What this task involves — Return verbatim the inclusive range of lines running from the line that contains "if empty is" to the line that contains "bpy.data.objects.remove(obj)". Omit every other line.

Given data —
-*-*-

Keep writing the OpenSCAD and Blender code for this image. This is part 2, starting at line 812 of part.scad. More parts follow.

-*-*-

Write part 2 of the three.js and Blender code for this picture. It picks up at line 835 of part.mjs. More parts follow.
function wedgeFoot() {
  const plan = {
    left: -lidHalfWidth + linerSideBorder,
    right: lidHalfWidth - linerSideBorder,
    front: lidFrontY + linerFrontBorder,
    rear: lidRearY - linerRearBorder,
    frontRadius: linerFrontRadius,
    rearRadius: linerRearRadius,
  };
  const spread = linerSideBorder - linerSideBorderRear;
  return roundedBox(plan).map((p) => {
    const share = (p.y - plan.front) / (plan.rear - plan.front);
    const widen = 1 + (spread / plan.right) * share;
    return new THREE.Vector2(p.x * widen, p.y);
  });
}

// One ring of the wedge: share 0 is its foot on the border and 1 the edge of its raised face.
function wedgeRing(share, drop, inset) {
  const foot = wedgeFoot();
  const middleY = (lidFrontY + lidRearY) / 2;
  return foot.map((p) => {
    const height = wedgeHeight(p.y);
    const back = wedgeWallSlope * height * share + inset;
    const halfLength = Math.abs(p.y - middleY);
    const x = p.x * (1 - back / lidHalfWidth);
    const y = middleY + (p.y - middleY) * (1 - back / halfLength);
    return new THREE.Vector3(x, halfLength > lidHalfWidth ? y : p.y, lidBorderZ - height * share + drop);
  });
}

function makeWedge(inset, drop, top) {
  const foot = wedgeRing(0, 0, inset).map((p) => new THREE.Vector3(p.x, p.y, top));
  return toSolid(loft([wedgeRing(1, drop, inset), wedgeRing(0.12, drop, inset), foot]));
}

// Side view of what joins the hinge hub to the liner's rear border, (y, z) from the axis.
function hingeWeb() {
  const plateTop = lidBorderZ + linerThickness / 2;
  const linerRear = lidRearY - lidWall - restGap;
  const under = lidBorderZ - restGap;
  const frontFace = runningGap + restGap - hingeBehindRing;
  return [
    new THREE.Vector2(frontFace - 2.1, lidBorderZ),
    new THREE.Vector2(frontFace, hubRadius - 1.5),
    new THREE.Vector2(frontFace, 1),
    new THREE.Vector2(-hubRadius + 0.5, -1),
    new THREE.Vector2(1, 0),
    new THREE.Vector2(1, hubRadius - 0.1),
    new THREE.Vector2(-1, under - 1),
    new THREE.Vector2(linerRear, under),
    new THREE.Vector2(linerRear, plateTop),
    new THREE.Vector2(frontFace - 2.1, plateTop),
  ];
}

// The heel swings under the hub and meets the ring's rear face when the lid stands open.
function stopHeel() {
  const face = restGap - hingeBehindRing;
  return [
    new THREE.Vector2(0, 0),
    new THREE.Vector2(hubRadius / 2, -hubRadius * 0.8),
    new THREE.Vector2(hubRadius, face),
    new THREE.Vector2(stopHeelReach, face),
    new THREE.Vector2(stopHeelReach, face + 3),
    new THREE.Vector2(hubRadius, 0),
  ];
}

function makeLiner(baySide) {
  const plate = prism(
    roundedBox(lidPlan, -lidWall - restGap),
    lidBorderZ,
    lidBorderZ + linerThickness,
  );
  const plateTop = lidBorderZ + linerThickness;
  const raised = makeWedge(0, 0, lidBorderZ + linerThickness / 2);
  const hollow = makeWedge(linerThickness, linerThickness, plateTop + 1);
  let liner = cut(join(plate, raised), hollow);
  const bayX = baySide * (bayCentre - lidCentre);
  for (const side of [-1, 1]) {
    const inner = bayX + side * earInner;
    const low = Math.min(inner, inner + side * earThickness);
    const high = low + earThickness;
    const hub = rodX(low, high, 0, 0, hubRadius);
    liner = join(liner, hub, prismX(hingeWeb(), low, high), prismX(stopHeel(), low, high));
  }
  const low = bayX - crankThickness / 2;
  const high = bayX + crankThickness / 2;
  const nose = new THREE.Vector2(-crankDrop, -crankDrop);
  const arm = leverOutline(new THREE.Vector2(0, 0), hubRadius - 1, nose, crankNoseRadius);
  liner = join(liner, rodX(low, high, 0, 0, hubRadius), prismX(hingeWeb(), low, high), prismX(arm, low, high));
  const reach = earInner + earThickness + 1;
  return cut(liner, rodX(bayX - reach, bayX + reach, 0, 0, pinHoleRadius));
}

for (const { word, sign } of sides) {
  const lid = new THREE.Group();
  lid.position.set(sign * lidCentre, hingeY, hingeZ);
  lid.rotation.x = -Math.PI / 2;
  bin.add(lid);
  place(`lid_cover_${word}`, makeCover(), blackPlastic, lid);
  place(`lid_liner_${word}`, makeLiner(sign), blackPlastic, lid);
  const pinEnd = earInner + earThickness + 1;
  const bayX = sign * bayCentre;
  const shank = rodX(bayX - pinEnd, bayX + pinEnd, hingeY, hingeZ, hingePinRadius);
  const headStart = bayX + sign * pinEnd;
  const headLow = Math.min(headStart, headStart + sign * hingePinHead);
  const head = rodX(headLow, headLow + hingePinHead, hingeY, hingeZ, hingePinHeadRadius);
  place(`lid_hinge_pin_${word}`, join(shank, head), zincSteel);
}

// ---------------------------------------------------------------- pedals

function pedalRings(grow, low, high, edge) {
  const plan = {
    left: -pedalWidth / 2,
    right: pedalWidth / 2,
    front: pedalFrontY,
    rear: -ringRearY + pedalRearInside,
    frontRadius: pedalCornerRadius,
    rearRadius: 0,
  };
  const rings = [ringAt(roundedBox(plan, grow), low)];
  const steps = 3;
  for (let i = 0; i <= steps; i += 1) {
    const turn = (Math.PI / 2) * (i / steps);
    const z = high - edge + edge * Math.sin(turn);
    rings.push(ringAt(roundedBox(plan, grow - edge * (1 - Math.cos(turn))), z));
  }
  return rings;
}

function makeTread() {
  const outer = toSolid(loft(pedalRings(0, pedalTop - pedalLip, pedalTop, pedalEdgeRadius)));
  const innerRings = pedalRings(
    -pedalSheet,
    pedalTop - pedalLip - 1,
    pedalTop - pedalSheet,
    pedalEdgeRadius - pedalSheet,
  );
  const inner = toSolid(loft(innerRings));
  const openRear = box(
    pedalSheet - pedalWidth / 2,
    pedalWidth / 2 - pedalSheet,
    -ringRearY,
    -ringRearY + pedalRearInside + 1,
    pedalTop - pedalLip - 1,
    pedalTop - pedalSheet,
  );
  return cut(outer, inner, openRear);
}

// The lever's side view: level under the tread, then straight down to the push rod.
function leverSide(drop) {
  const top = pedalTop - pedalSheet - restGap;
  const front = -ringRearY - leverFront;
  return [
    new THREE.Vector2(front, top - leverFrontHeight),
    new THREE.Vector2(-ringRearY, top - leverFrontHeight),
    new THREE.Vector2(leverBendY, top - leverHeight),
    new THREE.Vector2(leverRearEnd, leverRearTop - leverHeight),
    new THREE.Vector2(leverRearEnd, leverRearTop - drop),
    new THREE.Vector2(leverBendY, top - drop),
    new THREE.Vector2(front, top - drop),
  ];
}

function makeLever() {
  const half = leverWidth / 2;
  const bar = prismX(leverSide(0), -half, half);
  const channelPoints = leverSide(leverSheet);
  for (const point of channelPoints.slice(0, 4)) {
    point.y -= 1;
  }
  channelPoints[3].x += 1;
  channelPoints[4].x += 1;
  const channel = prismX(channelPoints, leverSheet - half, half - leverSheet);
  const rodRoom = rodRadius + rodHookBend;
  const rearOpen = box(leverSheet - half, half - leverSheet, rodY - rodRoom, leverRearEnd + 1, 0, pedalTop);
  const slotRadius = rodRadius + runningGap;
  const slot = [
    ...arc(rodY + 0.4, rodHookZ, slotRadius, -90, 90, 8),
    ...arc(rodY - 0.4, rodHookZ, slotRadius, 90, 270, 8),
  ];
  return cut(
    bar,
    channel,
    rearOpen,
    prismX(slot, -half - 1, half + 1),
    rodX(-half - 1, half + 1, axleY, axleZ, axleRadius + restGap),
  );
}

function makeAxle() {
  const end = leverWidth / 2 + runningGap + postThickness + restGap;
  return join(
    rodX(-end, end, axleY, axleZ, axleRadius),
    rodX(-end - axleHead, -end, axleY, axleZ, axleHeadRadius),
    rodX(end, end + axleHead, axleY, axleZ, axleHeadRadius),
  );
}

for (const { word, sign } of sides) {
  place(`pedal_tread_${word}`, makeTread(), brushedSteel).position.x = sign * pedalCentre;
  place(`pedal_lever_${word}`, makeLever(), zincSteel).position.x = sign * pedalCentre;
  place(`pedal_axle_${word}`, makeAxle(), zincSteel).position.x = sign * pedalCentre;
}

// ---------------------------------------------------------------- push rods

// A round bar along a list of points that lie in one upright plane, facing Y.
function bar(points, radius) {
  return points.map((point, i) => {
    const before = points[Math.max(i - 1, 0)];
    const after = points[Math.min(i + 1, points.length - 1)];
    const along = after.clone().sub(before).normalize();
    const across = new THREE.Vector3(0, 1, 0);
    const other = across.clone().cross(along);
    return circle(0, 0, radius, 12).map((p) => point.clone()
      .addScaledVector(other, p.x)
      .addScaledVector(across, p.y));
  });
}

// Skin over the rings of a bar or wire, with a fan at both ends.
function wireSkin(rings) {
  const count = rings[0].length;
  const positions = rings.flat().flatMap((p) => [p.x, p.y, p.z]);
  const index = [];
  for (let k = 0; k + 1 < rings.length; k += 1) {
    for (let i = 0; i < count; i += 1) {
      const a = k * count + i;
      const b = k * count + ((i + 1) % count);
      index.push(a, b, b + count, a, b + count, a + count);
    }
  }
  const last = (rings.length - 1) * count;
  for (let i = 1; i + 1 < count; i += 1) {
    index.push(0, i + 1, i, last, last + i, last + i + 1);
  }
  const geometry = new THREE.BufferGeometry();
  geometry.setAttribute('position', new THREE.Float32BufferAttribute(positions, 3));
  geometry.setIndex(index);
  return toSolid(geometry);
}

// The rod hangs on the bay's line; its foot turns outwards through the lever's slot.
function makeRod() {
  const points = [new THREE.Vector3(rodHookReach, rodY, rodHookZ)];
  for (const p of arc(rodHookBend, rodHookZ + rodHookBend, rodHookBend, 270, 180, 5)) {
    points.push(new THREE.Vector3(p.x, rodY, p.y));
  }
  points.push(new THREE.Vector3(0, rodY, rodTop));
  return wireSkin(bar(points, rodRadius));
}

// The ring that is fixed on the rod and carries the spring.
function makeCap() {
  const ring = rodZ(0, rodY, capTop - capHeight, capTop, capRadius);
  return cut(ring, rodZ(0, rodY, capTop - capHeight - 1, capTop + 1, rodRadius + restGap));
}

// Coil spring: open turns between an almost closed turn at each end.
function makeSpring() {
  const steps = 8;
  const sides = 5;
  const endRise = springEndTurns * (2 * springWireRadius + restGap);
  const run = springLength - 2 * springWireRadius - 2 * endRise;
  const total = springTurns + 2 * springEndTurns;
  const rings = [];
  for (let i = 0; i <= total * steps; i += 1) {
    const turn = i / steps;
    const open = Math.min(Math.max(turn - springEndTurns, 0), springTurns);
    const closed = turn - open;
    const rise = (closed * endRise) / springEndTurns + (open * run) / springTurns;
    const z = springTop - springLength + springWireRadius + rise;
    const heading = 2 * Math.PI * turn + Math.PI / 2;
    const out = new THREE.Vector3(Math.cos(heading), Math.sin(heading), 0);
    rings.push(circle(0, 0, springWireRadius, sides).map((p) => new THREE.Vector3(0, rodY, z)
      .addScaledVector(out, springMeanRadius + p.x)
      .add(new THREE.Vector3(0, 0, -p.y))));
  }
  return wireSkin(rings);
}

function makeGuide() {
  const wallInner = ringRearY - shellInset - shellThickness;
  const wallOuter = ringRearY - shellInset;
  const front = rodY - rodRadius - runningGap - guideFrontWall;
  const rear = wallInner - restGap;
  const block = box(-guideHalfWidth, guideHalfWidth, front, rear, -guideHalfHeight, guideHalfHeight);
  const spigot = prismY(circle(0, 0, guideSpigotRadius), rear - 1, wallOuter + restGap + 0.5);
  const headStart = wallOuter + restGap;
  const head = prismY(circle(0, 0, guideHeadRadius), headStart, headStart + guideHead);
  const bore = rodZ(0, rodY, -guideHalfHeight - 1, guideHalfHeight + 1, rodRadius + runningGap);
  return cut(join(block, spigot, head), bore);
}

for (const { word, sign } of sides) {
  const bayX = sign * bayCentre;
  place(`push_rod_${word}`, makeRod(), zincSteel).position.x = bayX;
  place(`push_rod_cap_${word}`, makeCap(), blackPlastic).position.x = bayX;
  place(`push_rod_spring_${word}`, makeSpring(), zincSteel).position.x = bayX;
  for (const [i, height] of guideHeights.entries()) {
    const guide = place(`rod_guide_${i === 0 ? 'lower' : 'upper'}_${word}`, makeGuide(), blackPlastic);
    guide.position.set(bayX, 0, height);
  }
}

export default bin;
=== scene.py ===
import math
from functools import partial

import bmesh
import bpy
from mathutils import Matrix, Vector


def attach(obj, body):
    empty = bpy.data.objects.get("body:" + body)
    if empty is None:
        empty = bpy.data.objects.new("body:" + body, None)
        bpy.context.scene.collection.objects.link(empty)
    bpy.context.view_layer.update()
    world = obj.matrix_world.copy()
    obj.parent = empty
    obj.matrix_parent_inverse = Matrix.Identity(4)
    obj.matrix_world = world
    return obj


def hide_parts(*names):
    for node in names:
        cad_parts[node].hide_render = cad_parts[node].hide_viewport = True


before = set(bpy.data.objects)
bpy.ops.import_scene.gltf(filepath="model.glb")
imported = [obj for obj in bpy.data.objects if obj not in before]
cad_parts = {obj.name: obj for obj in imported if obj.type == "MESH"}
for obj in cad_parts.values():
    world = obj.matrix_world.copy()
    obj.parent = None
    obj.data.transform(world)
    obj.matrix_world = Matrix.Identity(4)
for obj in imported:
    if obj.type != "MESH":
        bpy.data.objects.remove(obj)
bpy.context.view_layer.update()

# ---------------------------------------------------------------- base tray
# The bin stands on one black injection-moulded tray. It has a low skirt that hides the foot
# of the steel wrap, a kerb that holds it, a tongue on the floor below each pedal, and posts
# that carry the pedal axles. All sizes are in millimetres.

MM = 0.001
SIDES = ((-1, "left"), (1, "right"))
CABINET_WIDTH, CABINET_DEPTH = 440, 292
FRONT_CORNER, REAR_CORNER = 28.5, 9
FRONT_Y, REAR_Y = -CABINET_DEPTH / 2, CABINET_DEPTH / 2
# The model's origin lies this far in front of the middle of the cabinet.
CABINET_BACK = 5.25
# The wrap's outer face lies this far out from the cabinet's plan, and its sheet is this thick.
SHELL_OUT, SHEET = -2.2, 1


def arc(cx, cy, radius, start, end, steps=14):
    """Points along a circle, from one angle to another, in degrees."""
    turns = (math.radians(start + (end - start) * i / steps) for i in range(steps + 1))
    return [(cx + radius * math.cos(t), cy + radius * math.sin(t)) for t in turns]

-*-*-

Task solution —
    if empty is None:
        empty = bpy.data.objects.new("body:" + body, None)
        bpy.context.scene.collection.objects.link(empty)
    bpy.context.view_layer.update()
    world = obj.matrix_world.copy()
    obj.parent = empty
    obj.matrix_parent_inverse = Matrix.Identity(4)
    obj.matrix_world = world
    return obj


def hide_parts(*names):
    for node in names:
        cad_parts[node].hide_render = cad_parts[node].hide_viewport = True


before = set(bpy.data.objects)
bpy.ops.import_scene.gltf(filepath="model.glb")
imported = [obj for obj in bpy.data.objects if obj not in before]
cad_parts = {obj.name: obj for obj in imported if obj.type == "MESH"}
for obj in cad_parts.values():
    world = obj.matrix_world.copy()
    obj.parent = None
    obj.data.transform(world)
    obj.matrix_world = Matrix.Identity(4)
for obj in imported:
    if obj.type != "MESH":
        bpy.data.objects.remove(obj)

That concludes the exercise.